I was at an event recently when I got talking to a guy who said that only when you’ve started a business and after it has failed should you then be called an entrepreneur. Now I understand that he’s highlighting that failure can be valuable in providing important lessons but is it necessary to fail before you can be described as an ‘entrepreneur’?
At school I was taught that the key feature that differentiates an entrepreneur from your average human was the ability / willingness to take risks. At the time I think the focus was on the financial risks accepted by the entrepreneur – the amount s/he invests, takes out in loans, the assets used to secure loans etc.
But what about the other risks? Risk to reputation of failure; risk of spending time with inadequate dividend or profit to compensate for this non-renewable resource? When a person takes risks by initiating/managing a venture and money is taken out of the equation…must the description of entrepreneur elude him/her?
To be honest, when I think of an entrepreneur, I think of someone who creates something out of nothing, like a magician or a salesperson. I also think of someone who instigates a venture, and obtains and manages resources to create something of value. My definitions sort of contradict each other. I don’t often take into account financial risk or revenue generation when deciding whether someone should be called an entrepreneur. Clearly I’m confused; but I don’t like what I remember as the standard textbook definition that was taught at school.

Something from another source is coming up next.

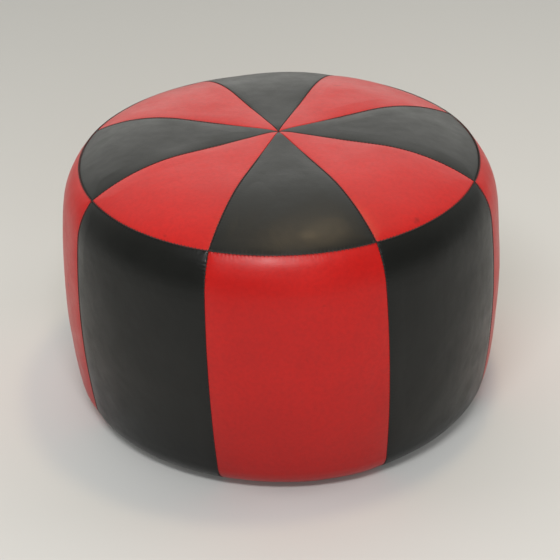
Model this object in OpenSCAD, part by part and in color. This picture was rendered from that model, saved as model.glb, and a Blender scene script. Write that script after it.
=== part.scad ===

Is there a modern definition of the word? And what would that be?
I didn’t expect to find a satisfying answer in the following location, so with no good reason and with a deliberate swagger I made my way over to the Urban Dictionary and came across definitions which were:
Sad: a person who rises to the occasion but fails, only to bring down his community worse
Funny: french for “unemployed.”
Probably true: loves starting things then delegating them to others; hates bosses, rules, authority and taxes; probably doesn’t really know how to spell entrepreneur.
Great post! It’s something i have wondered about a lot myself..
I used to cringe every time someone introduced me as an “Entrepreneur” I didn’t feel worthy, I wasn’t (I’m still not!) running a revenue generating enterprise, I am running a start-up. But for want of a better term, (startupreneur is a bit of a tongue twister!) I begrudgingly adopted “entrepreneur” as a title to describe the fact that I am working for myself, on something that I myself started, moving it towards the goal of it becoming an independent profitable venture.
So for me, an ‘entrepreneur’ is someone who gambles that any number of necessary and educated sacrifices *now* will pay off in great multitudes later, and this gamble is made not based on chance or reliant on someone else, but on the belief that their skills and their own hard work will pay off for them in the long run.
And under *that* definition, I am most certainly an entrepreneur.
Thanks Amanda! I quite like your definition and am in agreement! 🙂
Let’s keep it real. All that really matters is that you are a “successful entrepreneur.” Now we’re getting somewhere…..http://www.LikeSoup.com
Hi Jim,
What’s your definition of a ‘successful entrepreneur’?